Said Padres manager Bud Black: "It looked to me like he did get it."
While their MVP candidate was on the ground bleeding, the rest of the Rockies were celebrating.
Hoffman (4-5) could do little but walk off the mound with his head down. The closer, who has 524 career saves, blew his seventh chance in 49 tries this year.

On Saturday, Hoffman was one strike from clinching a playoff spot when Tony Gwynn Jr. hit a tying triple for Milwaukee, which went on to win 4-3 in 11 innings.

"I'm having a hard time expressing myself right now," Hoffman said. "I wish I could, but I can't after what happened tonight."

The Rockies won the longest game at Coors Field this season behind Holliday, the MVP candidate who clinched the NL batting title at .340. His triple also gave him the league RBI crown with 137, one more than Philadelphia's Ryan Howard.

It was sweet atonement for Holliday, who misplayed Giles' two-out flyball in the eighth inning into a tying RBI double.

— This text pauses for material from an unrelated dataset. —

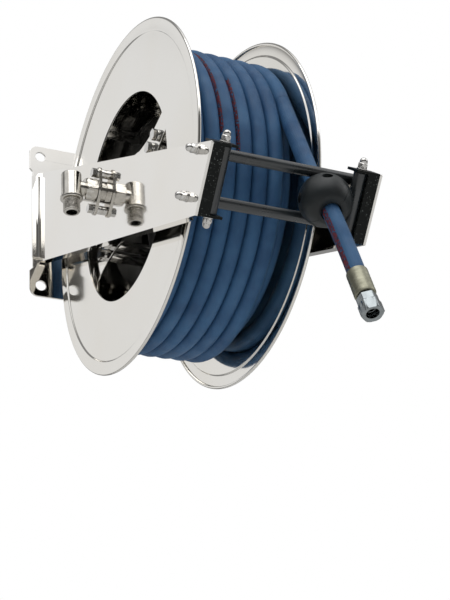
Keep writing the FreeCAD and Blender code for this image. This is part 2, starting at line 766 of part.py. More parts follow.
def pawl():
    """Lever on its pin, resting just clear of the teeth; it tips down into a tooth gap."""
    x_low = ratchet_low
    back = pawl_pivot - pawl_tip_rest
    back.normalize()
    over = Vector(0, -back.z, back.y)
    if over.dot(pawl_tip_rest) < 0:
        over = over * -1.0
    tip = pawl_tip_rest
    nose_dir = polar(1.0, 65.0)
    corners = [tip, pawl_pivot - over * 8.0, pawl_pivot + over * 8.0, tip + back * 6.0 + over * 9.0,
               tip + nose_dir * 7.0]
    lever = plate_yz(x_low, x_low + pawl_gauge, [(c.y, c.z) for c in corners])
    hub = bar_x(x_low, x_low + pawl_gauge, 10.0, pawl_pivot.y, pawl_pivot.z)
    hole = bar_x(x_low - 1, x_low + pawl_gauge + 1, pawl_pin_dia / 2.0 + running_gap,
                 pawl_pivot.y, pawl_pivot.z)
    return lever.fuse(hub).cut(hole).removeSplitter()


def pawl_pin():
    """Shouldered pin through the spring arm, with a nut outside."""
    y, z = pawl_pivot.y, pawl_pivot.z
    pin = bar_x(ratchet_low - 2.2, arm_outer + 9.0, pawl_pin_dia / 2.0, y, z)
    head = bar_x(ratchet_low - 2.2, ratchet_low - 0.4, 7.0, y, z)
    collar = bar_x(arm_inner - 4.5, arm_inner, 7.0, y, z)
    nut = hexagon(Vector(arm_outer, y, z), Vector(1, 0, 0), 6.5, 13.0)
    return pin.fuse([head, collar, nut]).removeSplitter()


def pawl_spring():
    """Torsion coil round the pin; one leg lies over the pawl, the other against the arm."""
    y, z = pawl_pivot.y, pawl_pivot.z
    nodes = []
    for quarter in range(4 * pawl_spring_coils + 1):
        turn = 90.0 * quarter - 40.0
        p = polar(pawl_spring_radius, turn, pawl_spring_start + pawl_spring_pitch * quarter / 4.0)
        t = polar(1.0, turn + 90.0) + Vector(pawl_spring_pitch / (2 * math.pi * pawl_spring_radius), 0, 0)
        t.normalize()
        nodes.append((p + Vector(0, y, z), t))
    lead = nodes[0][0] - nodes[0][1] * 9.0
    trail = nodes[-1][0] + nodes[-1][1] * 9.0
    edges = [Part.LineSegment(lead, nodes[0][0]).toShape()]
    for (p0, t0), (p1, t1) in zip(nodes, nodes[1:]):
        edges += biarc(p0, t0, p1, t1)
    edges.append(Part.LineSegment(nodes[-1][0], trail).toShape())
    return swept(edges, lead, nodes[0][1], 0.6)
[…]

"I'm glad we won or that might have haunted me for the rest of my life," Holliday said. "It worked out, and luckily I don't have to think about it."

Carroll entered as a pinch-runner in the seventh and stayed in to play third base. He got one hit before finding himself in position to hit the sacrifice fly that won it.

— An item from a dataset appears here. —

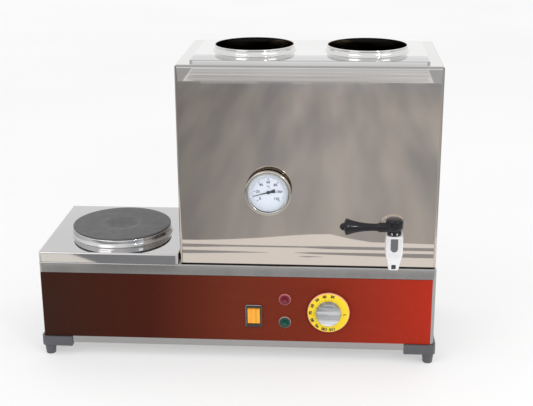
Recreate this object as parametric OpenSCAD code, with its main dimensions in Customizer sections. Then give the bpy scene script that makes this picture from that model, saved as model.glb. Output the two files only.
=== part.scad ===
// Electric tea urn: a low control base with a hot plate on its left and a
// double-walled water tank with two teapot collars, a thermometer and a lever tap.

/* [Base cabinet] */
// Width of the base
base_w = 700; // [660:1:800]
// Depth of the base
base_d = 263; // [240:1:320]
// Height of the base cabinet
base_h = 155; // [145:1:200]
// Gap between the cabinet and the table
floor_gap = 25; // [20:1:40]
// Thickness of the sheet steel
sheet = 1.2; // [0.8:0.1:2]
// Radius of the cabinet's upright corners
corner_r = 5; // [4:0.5:8]
// Bend radius along the cabinet's top
edge_r = 3; // [2.5:0.5:4]
// Width of the flanges folded in along the openings
flange_w = 14; // [12:1:20]

/* [Front panel] */
// Height of the coloured panel
panel_h = 122; // [116:1:124]
// Thickness of the coloured panel
panel_t = 1.5; // [1:0.1:3]
// Steel band left bare above the panel
panel_band = 20; // [14:1:24]
// Bare strip at each end of the panel
panel_side = 2; // [1:0.5:10]

/* [Feet] */
// Length of a foot's legs along the cabinet
foot_l = 55; // [48:1:80]
// Wall of a foot outside the cabinet
foot_wall = 4; // [3:0.5:6]
// Thickness of a foot's sole
foot_sole = 6.7; // [5:0.1:9]
// Height of a foot's wall beside the cabinet
foot_lip = 12; // [8:1:12]
// Diameter of the peg at the sole
peg_top_d = 20; // [16:1:24]
// Diameter of the peg at the table
peg_tip_d = 16; // [12:1:16]
// Distance of the peg from both faces of the cabinet
peg_in = 8.6; // [8:0.1:14]

/* [Hot plate] */
// Height of the raised tray
tray_h = 18.5; // [15:0.5:30]
// Diameter of the cast-iron plate
plate_d = 180; // [145:1:180]
// Height of the plate's face above the tray
plate_rise = 16; // [14:0.5:20]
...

"I was just trying to get a ball up in the zone," Carroll said. "Had a guy at third. Matty did a great job. Matty ran his butt off. I am so happy that we get this opportunity to go on."

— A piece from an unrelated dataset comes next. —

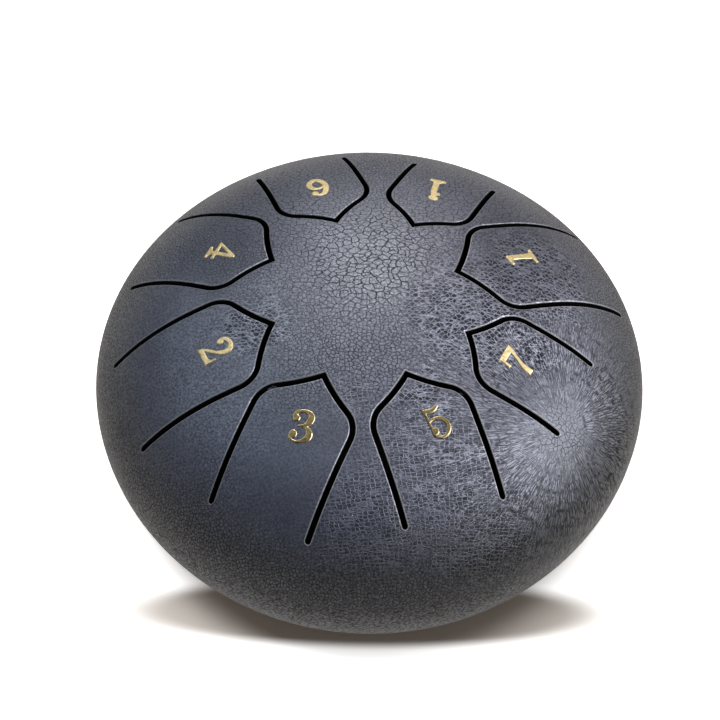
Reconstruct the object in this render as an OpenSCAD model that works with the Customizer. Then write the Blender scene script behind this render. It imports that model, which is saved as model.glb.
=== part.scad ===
// Steel tongue drum: a pressed steel body with eight tongues cut in its top,
// on three rubber feet. Millimetres. It stands on z = 0 with its axis on Z.

/* [Body] */
// Outside diameter at the widest place
drum_d = 155; // [150:1:170]
// Thickness of the pressed steel
wall = 1.5; // [1:0.1:2]
// Radius of the flat-looking crown
crown_rad = 161; // [145:1:180]
// Slope at which the crown runs into the shoulder
crown_a = 17.7; // [16:0.1:19]
// Slope at which the shoulder runs into the upper side
shoulder_a = 51.6; // [48:0.1:56]
// Radius of the upper side
side_rad = 23; // [19:0.5:27]
// Radius of the lower side
lower_rad = 37.3; // [34:0.1:40]
// Angle that the lower side turns through
lower_a = 75; // [70:1:80]
// Radius of the flat base that carries the feet
base_r = 42; // [36:0.5:44]
// Diameter of the sound hole in the base
sound_hole_d = 25; // [18:1:32]
// Height of the weld that joins the two shells
weld_h = 1.6; // [1:0.1:2.4]
// How far the weld bead stands proud inside
bead_h = 0.6; // [0.3:0.1:1]

/* [Tongues] */
// Width of the slot around a tongue
slot_w = 1.5; // [1:0.1:2]
// Width of the lowest tongue, between the middles of its slots
tongue_w = 30; // [26:0.5:32]
// Radius of the ring that the tongue tips lie on
tip_ring_r = 28; // [26:0.5:31]
// Distance from the root of the lowest tongue out to the widest place
root_inset = 8.5; // [6:0.5:12]
// Radius of the rounded shoulders beside a tip
ogee_r = 7; // [5:0.5:9]
// Slope of the flank beside the rounded shoulder
flank_a = 63; // [60:1:66]
// Slope of the flank at the tip
tip_a = 48; // [44:1:52]
// Hairline that stands for the bending line at a tongue's root
root_gap = 0.05; // [0.03:0.01:0.08]
// Angle of the front tongue about the axis
first_angle = -114.8; // [-135:0.1:-90]

/* [Numerals] */
// Height of a numeral
numeral_h = 9; // [7:0.5:10]
// Thickness of the metal numeral
numeral_t = 0.25; // [0.15:0.05:0.4]
// Radius of the ring that the numerals lie on
numeral_ring_r = 44.5; // [42:0.5:46]

/* [Feet] */
// Diameter of a rubber foot at the base
foot_d = 15; // [14:0.5:16]
// Diameter of a rubber foot at the floor
foot_tip_d = 13; // [12:0.5:14]
// Height of a rubber foot
foot_h = 9; // [8:0.5:12]
// Rounding of a foot's lower edge
foot_round = 1.2; // [0.8:0.1:1.6]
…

Ramon Ortiz (1-0) got the win. He was the Rockies' 10th pitcher, taking over after Jorge Julio gave up Hairston's homer.

"All we kept saying was 'hold 'em at two, hold 'em at two,"' Hurdle said.

The Rockies are headed to the playoffs for the first time since 1995, when they lost to Atlanta in the first round.

After stranding runners at second in the 10th, 11th and 12th off Matt Herges, the Padres broke through against Julio. Giles drew a leadoff walk and Hairston homered into the bleachers in left-center.

The Rockies didn't flinch.

Colorado and San Diego were tied at 6 in the first play-in game since the New York Mets beat Cincinnati 5-0 for the 1999 NL wild card.

In the bottom of the eighth, Holliday compounded his blunder in the field by stranding the go-ahead run at second when he whiffed against Health Bell, who relieved ineffective Padres ace Jake Peavy.

Manny Corpas went 1-2-3 in the top of the ninth, and Bell sent the game into extra innings by retiring the side in the bottom half, stranding the potential winning run at first base.

The big hit for Colorado earlier came from September callup Seth Smith, who tripled in the sixth and scored on Matsui's shallow sacrifice fly for a 6-5 lead.

Colorado went ahead 3-0 early only to watch Adrian Gonzalez erase the margin with his first career grand slam in a five-run third inning, which Peavy ignited with a single.

The Rockies came back to tie on Helton's 17th homer in the bottom half and Holliday's RBI single in the fifth off Peavy, who looked little like the Cy Young Award candidate he's been this season.

Peavy allowed six runs and 10 hits in 6 1-3 innings. He failed in his bid for his 20th win -- Boston's Josh Beckett was the only pitcher this year to achieve the feat.

Rockies starter Josh Fogg gave up five runs and eight hits in four-plus innings.

The Rockies won a franchise-best 90 games and are owners of the second-best record in the majors since mid-May.

Helton, the subject of trade rumors last winter, is heading to the postseason for the first time in his 11-year career. His 1,578 games in the majors are the third-most by any active player without a playoff appearance.

"That's the best shower I ever had in my life," a drenched Helton said in the clubhouse. "I never knew champagne could feel so good."

Notes

The Rockies thought Garrett Atkins homered in the seventh, but umpire Tim Tschida ruled it hit the yellow railing and bounced back. Crew chief Ed Montague told The Associated Press all six umpires agreed "it hit the yellow pad and came back. The yellow pad was in play. (Hurdle) said it was over. But we looked at that and there's no way it went over." ... It was the first time San Diego had a two-run lead in extras and lost since June 13, 2004, when the Padres dropped a 6-5, 12-inning decision at Yankee Stadium, according to the Elias Sports Bureau.